● **Directions**: In the listing below, find the line holding "Recreate this object" and the line holding "TOP_CORNER_RADIUS = 0.0009". Write out those two lines and all lines between, exactly, and nothing more.

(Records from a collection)
_ _ _ _ _

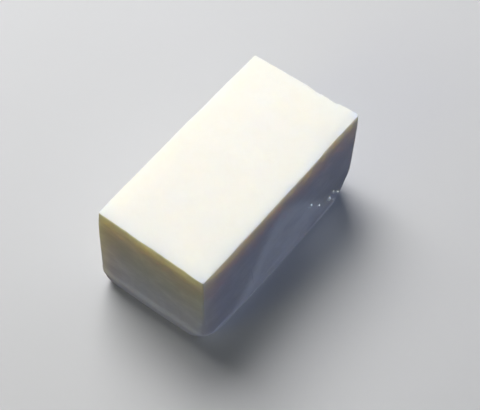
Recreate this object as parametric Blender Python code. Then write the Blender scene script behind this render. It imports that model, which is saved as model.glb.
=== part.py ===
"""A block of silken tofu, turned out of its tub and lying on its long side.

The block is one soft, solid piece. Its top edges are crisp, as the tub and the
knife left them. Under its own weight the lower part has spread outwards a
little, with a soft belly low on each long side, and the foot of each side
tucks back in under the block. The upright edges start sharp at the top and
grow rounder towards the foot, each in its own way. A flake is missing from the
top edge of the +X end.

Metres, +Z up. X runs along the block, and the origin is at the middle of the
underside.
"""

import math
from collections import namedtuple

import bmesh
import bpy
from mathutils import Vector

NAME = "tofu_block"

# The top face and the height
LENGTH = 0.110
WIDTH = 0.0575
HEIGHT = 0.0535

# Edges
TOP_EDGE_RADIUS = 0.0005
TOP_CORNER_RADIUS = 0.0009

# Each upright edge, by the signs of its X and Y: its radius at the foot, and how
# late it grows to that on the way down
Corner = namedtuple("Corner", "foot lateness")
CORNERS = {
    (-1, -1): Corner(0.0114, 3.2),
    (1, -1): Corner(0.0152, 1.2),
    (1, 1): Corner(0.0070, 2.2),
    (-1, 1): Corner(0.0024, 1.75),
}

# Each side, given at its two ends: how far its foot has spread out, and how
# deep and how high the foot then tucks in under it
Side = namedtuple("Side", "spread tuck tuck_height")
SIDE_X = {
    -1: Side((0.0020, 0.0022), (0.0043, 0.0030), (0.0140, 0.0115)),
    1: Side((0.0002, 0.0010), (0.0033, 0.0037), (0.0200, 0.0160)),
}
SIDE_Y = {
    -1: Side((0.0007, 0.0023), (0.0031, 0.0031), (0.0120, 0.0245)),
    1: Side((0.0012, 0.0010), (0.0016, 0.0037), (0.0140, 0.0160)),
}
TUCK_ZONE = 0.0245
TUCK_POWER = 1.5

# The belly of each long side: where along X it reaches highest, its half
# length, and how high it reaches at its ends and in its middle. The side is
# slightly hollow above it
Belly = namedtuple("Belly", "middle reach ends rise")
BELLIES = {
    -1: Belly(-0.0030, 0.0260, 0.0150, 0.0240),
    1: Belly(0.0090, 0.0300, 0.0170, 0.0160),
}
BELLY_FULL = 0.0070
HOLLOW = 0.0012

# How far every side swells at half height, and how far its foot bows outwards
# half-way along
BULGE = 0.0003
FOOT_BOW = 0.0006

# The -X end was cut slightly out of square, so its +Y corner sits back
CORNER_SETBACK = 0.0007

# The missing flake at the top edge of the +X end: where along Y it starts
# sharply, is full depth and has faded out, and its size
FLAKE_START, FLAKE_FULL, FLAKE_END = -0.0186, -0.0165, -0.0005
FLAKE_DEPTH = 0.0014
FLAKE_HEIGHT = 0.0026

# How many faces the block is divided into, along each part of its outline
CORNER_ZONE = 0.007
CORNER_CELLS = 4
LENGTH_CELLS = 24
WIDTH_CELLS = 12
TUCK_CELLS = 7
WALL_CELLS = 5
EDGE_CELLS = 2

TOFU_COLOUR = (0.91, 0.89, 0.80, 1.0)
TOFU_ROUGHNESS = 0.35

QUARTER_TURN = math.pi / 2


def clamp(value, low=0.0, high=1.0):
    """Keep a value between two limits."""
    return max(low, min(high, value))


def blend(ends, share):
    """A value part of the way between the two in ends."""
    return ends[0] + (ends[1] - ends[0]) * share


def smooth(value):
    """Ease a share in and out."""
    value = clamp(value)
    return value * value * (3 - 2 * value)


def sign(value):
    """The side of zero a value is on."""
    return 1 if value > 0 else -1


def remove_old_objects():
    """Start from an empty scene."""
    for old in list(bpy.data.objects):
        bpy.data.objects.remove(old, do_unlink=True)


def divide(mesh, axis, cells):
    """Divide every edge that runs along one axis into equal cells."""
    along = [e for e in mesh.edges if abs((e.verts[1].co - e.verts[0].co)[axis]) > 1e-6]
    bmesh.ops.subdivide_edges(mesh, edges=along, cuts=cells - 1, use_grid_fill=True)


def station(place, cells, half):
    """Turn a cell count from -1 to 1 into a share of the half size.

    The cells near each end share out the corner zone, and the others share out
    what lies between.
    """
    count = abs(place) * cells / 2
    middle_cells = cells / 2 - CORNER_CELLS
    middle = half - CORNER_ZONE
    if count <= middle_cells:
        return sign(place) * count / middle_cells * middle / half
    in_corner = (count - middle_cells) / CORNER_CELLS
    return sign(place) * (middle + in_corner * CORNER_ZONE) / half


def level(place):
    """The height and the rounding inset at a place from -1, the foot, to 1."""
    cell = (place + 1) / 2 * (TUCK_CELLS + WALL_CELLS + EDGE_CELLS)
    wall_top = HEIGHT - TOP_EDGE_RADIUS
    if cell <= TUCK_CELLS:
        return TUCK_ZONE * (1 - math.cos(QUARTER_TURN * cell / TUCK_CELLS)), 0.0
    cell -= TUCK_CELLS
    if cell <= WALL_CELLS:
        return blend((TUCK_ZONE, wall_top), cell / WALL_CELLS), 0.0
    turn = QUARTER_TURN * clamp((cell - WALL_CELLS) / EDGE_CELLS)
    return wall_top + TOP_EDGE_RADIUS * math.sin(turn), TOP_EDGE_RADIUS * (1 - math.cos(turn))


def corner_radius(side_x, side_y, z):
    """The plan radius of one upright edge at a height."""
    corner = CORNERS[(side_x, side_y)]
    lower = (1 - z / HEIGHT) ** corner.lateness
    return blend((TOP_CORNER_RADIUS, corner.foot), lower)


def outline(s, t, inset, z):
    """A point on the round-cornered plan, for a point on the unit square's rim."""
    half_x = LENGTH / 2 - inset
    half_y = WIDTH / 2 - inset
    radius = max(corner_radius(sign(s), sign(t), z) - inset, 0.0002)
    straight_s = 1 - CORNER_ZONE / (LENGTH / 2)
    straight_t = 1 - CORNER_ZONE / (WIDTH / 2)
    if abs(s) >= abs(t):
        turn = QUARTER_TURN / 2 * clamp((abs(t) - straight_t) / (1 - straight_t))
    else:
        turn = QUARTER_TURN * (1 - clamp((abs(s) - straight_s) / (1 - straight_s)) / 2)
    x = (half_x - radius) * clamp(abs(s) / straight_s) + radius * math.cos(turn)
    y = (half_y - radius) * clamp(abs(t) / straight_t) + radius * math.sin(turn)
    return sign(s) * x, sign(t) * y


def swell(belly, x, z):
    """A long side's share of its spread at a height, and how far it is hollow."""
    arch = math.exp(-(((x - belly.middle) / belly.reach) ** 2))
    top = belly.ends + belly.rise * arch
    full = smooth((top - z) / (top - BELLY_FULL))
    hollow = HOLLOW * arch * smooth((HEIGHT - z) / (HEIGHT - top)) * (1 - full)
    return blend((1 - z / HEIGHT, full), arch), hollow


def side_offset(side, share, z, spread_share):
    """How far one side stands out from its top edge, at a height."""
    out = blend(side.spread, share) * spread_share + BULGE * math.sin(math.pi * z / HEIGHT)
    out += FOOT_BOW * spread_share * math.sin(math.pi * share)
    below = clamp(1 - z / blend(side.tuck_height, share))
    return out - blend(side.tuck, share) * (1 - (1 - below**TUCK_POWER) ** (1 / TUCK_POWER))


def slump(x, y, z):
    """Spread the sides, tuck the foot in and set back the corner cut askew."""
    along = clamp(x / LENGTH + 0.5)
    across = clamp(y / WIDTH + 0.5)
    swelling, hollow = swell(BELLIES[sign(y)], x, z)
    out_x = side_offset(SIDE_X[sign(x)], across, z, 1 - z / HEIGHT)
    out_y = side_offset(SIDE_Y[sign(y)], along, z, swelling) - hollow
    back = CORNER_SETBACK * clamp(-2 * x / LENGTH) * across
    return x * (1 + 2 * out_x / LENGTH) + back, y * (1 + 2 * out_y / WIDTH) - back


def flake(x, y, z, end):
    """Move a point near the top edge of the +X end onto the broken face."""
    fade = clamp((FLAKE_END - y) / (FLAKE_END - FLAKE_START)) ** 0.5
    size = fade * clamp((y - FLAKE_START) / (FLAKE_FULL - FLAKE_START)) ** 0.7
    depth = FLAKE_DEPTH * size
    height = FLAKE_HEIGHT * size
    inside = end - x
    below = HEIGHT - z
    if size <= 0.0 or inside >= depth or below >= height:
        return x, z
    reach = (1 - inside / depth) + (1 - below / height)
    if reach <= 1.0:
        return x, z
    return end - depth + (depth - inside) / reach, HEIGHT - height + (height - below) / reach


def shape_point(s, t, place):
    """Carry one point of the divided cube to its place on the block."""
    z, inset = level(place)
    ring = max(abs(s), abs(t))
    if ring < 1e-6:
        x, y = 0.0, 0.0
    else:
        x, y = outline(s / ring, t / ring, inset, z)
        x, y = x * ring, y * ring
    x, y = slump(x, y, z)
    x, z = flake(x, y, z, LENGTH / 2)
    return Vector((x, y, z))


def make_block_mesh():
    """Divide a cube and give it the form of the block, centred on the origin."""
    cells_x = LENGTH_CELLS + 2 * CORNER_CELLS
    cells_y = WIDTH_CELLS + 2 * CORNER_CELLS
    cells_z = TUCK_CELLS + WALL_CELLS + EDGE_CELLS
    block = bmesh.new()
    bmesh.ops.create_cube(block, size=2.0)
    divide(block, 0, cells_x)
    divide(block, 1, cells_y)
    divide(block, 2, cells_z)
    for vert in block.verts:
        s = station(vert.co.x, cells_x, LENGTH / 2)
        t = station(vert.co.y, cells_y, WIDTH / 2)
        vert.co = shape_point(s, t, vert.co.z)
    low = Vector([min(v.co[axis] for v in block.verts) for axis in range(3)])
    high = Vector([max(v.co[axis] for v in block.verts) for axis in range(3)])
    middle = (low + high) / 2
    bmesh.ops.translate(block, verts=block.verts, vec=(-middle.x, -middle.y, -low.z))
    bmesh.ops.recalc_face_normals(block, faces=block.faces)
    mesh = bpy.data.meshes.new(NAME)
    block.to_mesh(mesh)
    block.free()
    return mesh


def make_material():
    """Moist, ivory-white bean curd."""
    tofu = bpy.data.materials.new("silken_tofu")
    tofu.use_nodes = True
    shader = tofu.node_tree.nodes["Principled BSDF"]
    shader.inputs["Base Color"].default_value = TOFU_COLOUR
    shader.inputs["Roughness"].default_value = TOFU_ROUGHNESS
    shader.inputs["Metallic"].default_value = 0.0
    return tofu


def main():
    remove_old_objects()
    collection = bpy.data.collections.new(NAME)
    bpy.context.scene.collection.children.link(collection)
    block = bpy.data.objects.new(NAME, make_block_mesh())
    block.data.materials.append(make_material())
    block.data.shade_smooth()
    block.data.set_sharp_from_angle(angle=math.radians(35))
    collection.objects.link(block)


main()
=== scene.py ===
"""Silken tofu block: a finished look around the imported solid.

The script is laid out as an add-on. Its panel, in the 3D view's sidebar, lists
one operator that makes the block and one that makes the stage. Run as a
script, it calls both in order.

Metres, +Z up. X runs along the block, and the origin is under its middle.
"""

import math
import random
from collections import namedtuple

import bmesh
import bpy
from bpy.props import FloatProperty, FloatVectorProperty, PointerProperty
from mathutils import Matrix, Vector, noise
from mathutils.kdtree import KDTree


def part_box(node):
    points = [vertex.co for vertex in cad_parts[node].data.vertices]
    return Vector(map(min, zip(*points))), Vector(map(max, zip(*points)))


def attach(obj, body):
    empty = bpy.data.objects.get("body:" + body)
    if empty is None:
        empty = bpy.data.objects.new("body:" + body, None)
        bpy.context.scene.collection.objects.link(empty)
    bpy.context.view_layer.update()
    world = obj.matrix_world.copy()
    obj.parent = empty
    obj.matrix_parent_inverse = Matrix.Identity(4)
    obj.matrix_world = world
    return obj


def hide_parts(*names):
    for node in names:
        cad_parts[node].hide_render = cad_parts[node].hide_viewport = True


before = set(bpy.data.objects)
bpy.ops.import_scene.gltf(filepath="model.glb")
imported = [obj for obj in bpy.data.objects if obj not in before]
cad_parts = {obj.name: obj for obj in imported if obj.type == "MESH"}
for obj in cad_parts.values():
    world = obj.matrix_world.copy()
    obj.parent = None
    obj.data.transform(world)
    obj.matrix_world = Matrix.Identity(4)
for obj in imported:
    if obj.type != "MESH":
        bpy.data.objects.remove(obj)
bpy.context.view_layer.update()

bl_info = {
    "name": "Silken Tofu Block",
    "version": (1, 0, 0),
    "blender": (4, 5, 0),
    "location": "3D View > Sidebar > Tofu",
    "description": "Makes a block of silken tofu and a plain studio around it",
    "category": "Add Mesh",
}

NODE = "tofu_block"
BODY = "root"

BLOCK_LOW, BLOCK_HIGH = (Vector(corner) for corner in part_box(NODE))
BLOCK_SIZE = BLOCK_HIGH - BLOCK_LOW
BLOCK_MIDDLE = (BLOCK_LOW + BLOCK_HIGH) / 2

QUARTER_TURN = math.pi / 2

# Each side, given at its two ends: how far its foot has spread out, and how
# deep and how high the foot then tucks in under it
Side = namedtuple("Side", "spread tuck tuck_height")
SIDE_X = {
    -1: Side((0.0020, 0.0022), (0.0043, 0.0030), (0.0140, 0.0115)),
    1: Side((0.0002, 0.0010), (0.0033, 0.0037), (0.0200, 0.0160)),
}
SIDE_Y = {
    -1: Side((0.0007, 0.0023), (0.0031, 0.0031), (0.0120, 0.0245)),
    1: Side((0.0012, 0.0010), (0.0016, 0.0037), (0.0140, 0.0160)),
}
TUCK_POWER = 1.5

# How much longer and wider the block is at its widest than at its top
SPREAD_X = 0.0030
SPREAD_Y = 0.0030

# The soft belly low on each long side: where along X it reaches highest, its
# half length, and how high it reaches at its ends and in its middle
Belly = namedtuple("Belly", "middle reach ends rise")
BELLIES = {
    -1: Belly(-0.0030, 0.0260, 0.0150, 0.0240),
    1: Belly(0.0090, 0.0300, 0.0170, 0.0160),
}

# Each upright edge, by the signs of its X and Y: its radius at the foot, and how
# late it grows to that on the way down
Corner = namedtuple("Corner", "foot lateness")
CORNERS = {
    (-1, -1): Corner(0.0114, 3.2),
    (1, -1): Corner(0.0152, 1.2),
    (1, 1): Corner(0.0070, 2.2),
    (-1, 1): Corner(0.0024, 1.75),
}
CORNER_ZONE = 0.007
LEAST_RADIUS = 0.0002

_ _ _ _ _

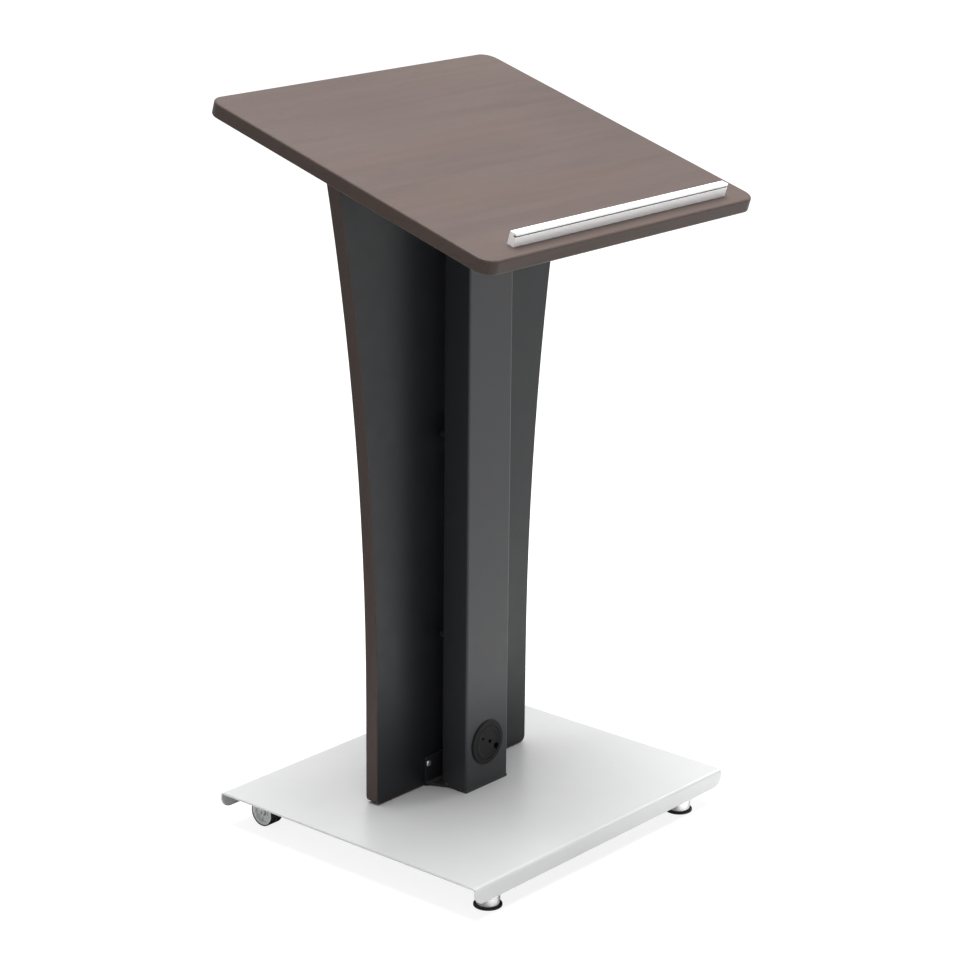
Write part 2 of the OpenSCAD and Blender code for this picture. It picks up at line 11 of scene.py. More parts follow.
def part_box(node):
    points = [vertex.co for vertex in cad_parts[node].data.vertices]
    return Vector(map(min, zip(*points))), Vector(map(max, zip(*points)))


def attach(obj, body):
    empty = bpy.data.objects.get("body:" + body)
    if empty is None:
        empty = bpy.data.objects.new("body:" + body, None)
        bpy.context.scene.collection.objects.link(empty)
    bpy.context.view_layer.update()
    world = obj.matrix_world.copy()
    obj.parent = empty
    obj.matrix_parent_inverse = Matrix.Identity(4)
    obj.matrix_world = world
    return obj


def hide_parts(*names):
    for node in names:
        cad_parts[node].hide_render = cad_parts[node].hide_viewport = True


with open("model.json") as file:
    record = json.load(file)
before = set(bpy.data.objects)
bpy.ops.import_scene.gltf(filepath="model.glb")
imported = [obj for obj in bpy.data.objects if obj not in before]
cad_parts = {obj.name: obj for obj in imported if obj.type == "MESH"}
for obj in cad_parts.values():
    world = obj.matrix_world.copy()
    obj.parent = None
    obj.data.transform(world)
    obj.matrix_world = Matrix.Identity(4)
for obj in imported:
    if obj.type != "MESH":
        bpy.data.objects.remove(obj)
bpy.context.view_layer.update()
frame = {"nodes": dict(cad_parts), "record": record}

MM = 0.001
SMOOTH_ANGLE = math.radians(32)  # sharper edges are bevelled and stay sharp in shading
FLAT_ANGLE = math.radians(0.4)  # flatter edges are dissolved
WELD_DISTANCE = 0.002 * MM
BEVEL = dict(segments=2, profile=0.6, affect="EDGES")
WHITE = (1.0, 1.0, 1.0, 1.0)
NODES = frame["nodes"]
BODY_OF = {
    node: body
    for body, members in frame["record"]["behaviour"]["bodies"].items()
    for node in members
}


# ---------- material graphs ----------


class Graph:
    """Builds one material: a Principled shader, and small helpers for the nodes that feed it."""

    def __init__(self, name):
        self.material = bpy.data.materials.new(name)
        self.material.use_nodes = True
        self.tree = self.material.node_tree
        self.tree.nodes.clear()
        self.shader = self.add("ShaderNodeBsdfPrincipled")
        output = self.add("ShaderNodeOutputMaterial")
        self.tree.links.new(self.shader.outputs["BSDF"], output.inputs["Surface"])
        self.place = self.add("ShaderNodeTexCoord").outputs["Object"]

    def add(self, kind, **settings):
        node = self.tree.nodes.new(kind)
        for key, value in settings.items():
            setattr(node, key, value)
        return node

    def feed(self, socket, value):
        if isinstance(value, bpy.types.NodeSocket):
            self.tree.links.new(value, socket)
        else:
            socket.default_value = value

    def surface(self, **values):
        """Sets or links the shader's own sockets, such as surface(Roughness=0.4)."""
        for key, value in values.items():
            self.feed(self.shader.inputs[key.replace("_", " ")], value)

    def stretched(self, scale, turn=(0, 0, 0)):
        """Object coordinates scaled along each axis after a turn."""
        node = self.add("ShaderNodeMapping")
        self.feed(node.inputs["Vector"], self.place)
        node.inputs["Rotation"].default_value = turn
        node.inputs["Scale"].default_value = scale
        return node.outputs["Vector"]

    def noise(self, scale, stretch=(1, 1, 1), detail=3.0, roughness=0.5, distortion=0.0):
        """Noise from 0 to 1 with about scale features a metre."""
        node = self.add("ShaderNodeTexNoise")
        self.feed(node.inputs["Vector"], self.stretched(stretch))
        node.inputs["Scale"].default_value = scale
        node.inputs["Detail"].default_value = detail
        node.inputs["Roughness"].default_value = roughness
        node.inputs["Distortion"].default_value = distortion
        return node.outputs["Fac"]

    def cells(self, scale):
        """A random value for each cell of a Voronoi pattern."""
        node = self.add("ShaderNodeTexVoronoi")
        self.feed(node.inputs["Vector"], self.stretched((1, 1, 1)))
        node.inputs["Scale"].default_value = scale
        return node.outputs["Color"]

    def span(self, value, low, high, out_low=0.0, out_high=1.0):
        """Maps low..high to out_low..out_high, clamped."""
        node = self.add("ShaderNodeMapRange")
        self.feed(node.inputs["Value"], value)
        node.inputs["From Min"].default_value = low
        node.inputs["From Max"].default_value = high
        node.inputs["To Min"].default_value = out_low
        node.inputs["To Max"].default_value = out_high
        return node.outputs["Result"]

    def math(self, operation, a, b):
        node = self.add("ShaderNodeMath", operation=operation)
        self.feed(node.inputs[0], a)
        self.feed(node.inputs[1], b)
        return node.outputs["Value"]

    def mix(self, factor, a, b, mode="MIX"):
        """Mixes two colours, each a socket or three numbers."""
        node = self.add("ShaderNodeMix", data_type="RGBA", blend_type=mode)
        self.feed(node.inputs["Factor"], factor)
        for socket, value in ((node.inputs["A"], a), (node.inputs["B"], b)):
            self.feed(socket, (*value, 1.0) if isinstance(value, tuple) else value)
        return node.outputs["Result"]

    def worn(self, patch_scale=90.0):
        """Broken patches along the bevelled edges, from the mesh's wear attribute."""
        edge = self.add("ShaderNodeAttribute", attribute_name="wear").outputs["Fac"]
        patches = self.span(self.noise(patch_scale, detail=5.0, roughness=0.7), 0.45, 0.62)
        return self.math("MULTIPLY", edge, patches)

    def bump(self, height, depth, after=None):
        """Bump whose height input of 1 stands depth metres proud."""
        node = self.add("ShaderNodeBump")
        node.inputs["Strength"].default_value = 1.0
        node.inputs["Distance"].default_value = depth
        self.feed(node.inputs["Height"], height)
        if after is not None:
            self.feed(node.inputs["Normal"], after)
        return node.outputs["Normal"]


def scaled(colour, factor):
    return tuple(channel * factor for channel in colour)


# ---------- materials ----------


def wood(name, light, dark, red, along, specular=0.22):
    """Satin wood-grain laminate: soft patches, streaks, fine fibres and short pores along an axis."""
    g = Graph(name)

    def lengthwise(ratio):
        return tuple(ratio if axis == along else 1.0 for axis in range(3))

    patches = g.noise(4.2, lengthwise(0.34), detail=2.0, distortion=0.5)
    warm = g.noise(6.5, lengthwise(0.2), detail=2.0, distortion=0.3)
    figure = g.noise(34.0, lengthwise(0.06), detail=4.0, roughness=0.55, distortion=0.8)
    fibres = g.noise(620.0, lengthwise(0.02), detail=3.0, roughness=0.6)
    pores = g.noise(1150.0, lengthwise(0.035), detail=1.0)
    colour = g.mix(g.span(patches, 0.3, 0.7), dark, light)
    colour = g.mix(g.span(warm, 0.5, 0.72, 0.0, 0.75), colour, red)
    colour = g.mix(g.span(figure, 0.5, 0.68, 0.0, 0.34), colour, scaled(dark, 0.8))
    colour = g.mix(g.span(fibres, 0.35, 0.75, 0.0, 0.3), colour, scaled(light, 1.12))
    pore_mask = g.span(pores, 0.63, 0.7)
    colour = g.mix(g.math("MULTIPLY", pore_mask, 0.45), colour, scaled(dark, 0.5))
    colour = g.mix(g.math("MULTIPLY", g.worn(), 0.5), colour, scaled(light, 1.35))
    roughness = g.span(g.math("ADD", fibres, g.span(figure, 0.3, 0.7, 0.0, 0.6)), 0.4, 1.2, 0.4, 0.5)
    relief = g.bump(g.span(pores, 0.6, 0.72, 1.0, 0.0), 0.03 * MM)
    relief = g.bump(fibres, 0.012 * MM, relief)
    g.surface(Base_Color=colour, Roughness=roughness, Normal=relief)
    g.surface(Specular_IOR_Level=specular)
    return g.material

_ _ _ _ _

● **Full output**:
Recreate this object as parametric Blender Python code. Then write the Blender scene script behind this render. It imports that model, which is saved as model.glb.
=== part.py ===
"""A block of silken tofu, turned out of its tub and lying on its long side.

The block is one soft, solid piece. Its top edges are crisp, as the tub and the
knife left them. Under its own weight the lower part has spread outwards a
little, with a soft belly low on each long side, and the foot of each side
tucks back in under the block. The upright edges start sharp at the top and
grow rounder towards the foot, each in its own way. A flake is missing from the
top edge of the +X end.

Metres, +Z up. X runs along the block, and the origin is at the middle of the
underside.
"""

import math
from collections import namedtuple

import bmesh
import bpy
from mathutils import Vector

NAME = "tofu_block"

# The top face and the height
LENGTH = 0.110
WIDTH = 0.0575
HEIGHT = 0.0535

# Edges
TOP_EDGE_RADIUS = 0.0005
TOP_CORNER_RADIUS = 0.0009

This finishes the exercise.